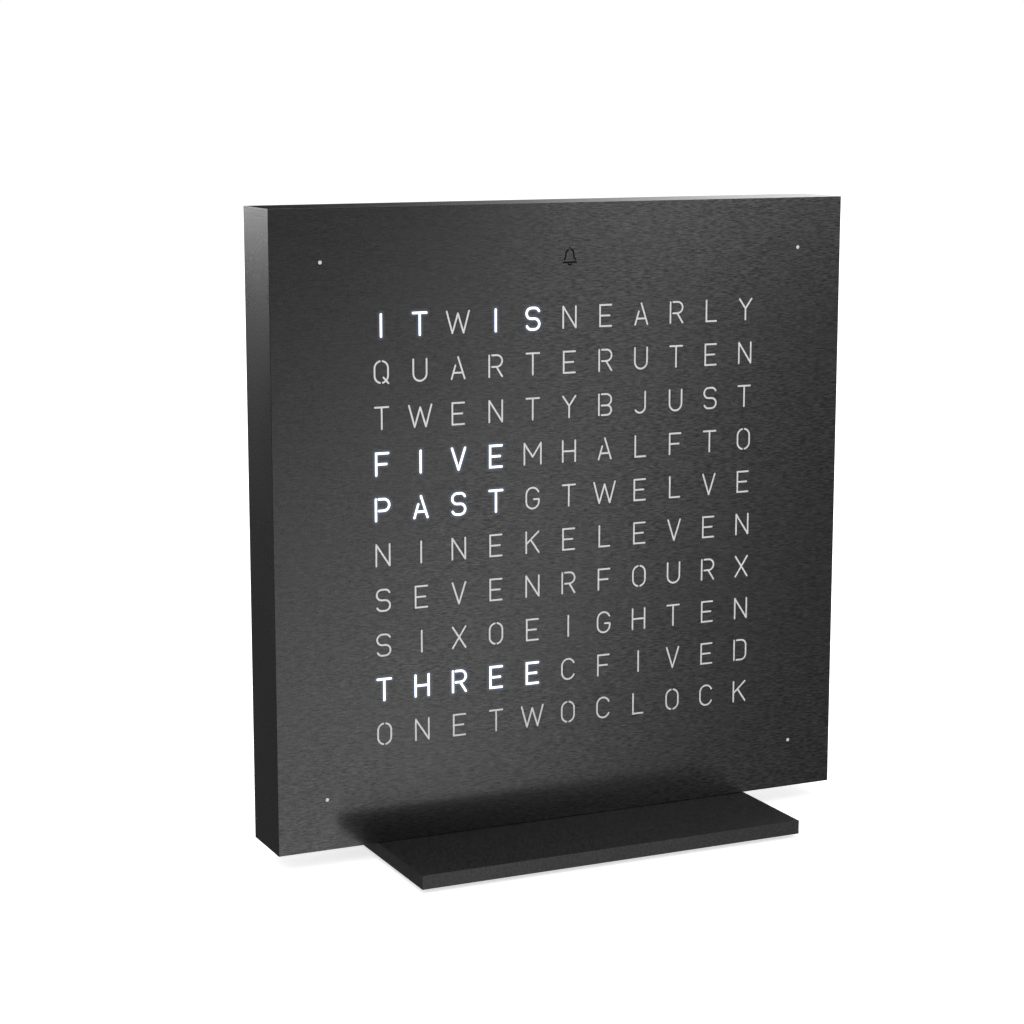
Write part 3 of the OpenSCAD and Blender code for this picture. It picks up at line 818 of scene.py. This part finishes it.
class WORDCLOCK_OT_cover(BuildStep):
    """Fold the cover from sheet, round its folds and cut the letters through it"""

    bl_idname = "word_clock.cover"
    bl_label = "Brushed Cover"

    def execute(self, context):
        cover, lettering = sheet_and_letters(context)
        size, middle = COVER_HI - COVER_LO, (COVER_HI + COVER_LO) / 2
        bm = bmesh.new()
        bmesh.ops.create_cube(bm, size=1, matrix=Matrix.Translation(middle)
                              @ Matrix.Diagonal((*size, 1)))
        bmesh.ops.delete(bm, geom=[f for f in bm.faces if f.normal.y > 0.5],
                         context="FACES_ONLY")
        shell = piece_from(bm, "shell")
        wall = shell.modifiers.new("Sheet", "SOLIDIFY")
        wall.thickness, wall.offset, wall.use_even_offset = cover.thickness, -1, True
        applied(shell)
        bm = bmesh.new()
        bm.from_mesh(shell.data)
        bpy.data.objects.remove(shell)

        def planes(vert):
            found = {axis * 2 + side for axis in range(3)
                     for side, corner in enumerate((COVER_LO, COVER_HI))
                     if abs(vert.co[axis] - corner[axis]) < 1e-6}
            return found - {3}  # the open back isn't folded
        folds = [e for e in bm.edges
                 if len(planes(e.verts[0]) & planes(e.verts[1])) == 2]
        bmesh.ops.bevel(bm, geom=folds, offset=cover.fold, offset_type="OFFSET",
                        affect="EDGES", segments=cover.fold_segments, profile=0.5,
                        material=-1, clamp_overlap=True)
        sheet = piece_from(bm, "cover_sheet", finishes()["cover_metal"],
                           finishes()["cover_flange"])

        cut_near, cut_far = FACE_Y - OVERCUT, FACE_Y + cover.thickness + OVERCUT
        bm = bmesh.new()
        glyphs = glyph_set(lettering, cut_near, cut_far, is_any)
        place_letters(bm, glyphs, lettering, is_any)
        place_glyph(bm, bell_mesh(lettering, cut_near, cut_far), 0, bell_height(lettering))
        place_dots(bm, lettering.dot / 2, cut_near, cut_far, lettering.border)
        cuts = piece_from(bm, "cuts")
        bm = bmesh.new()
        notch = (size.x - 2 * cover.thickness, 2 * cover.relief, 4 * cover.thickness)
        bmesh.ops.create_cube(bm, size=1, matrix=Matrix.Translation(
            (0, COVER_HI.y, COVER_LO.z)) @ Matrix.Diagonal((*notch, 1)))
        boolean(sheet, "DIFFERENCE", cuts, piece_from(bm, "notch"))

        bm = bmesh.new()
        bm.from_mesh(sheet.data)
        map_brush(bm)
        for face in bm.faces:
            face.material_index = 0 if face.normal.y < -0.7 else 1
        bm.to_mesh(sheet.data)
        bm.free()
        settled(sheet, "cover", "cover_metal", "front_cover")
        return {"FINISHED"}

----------

DIRECTIONS FOR THIS TASK: Write out the whole listing exactly.

COMPLETED TASK:
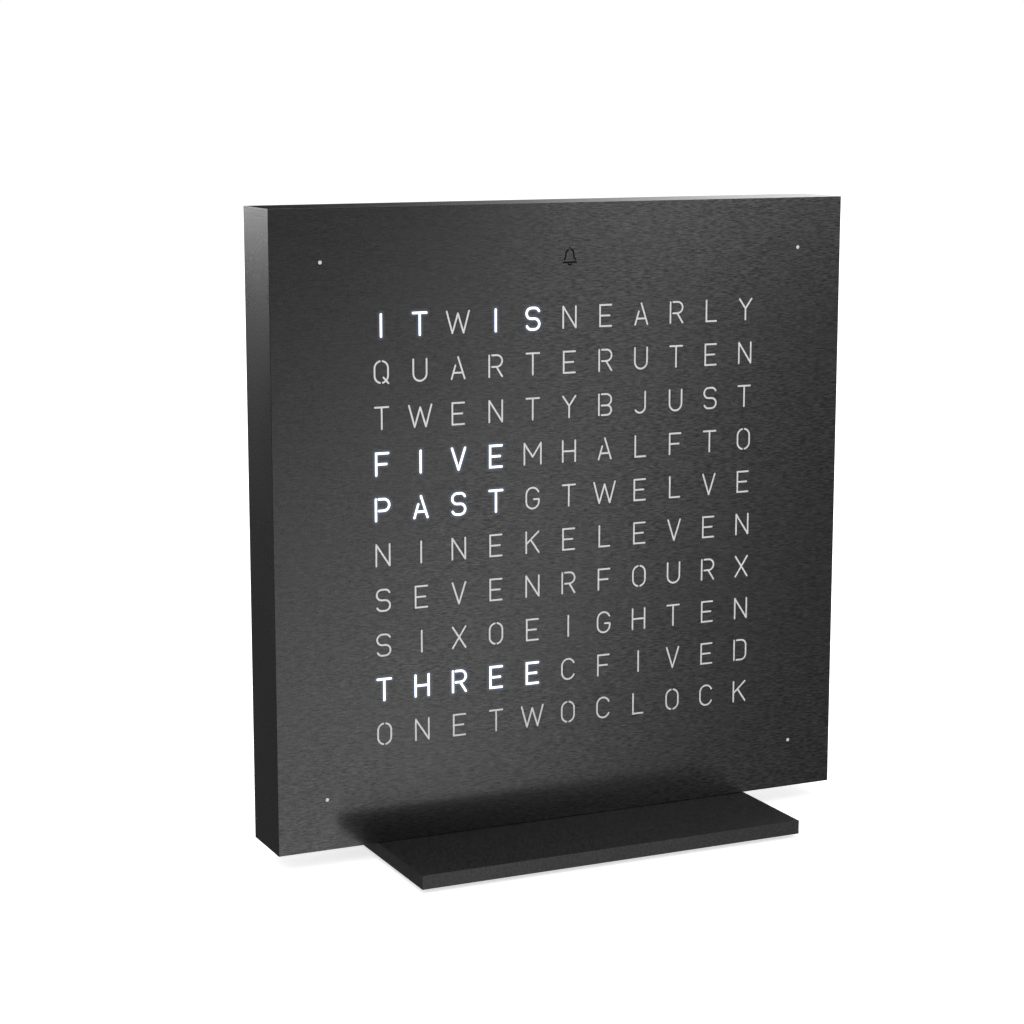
Write part 3 of the OpenSCAD and Blender code for this picture. It picks up at line 818 of scene.py. This part finishes it.
class WORDCLOCK_OT_cover(BuildStep):
    """Fold the cover from sheet, round its folds and cut the letters through it"""

    bl_idname = "word_clock.cover"
    bl_label = "Brushed Cover"

    def execute(self, context):
        cover, lettering = sheet_and_letters(context)
        size, middle = COVER_HI - COVER_LO, (COVER_HI + COVER_LO) / 2
        bm = bmesh.new()
        bmesh.ops.create_cube(bm, size=1, matrix=Matrix.Translation(middle)
                              @ Matrix.Diagonal((*size, 1)))
        bmesh.ops.delete(bm, geom=[f for f in bm.faces if f.normal.y > 0.5],
                         context="FACES_ONLY")
        shell = piece_from(bm, "shell")
        wall = shell.modifiers.new("Sheet", "SOLIDIFY")
        wall.thickness, wall.offset, wall.use_even_offset = cover.thickness, -1, True
        applied(shell)
        bm = bmesh.new()
        bm.from_mesh(shell.data)
        bpy.data.objects.remove(shell)

        def planes(vert):
            found = {axis * 2 + side for axis in range(3)
                     for side, corner in enumerate((COVER_LO, COVER_HI))
                     if abs(vert.co[axis] - corner[axis]) < 1e-6}
            return found - {3}  # the open back isn't folded
        folds = [e for e in bm.edges
                 if len(planes(e.verts[0]) & planes(e.verts[1])) == 2]
        bmesh.ops.bevel(bm, geom=folds, offset=cover.fold, offset_type="OFFSET",
                        affect="EDGES", segments=cover.fold_segments, profile=0.5,
                        material=-1, clamp_overlap=True)
        sheet = piece_from(bm, "cover_sheet", finishes()["cover_metal"],
                           finishes()["cover_flange"])

        cut_near, cut_far = FACE_Y - OVERCUT, FACE_Y + cover.thickness + OVERCUT
        bm = bmesh.new()
        glyphs = glyph_set(lettering, cut_near, cut_far, is_any)
        place_letters(bm, glyphs, lettering, is_any)
        place_glyph(bm, bell_mesh(lettering, cut_near, cut_far), 0, bell_height(lettering))
        place_dots(bm, lettering.dot / 2, cut_near, cut_far, lettering.border)
        cuts = piece_from(bm, "cuts")
        bm = bmesh.new()
        notch = (size.x - 2 * cover.thickness, 2 * cover.relief, 4 * cover.thickness)
        bmesh.ops.create_cube(bm, size=1, matrix=Matrix.Translation(
            (0, COVER_HI.y, COVER_LO.z)) @ Matrix.Diagonal((*notch, 1)))
        boolean(sheet, "DIFFERENCE", cuts, piece_from(bm, "notch"))

        bm = bmesh.new()
        bm.from_mesh(sheet.data)
        map_brush(bm)
        for face in bm.faces:
            face.material_index = 0 if face.normal.y < -0.7 else 1
        bm.to_mesh(sheet.data)
        bm.free()
        settled(sheet, "cover", "cover_metal", "front_cover")
        return {"FINISHED"}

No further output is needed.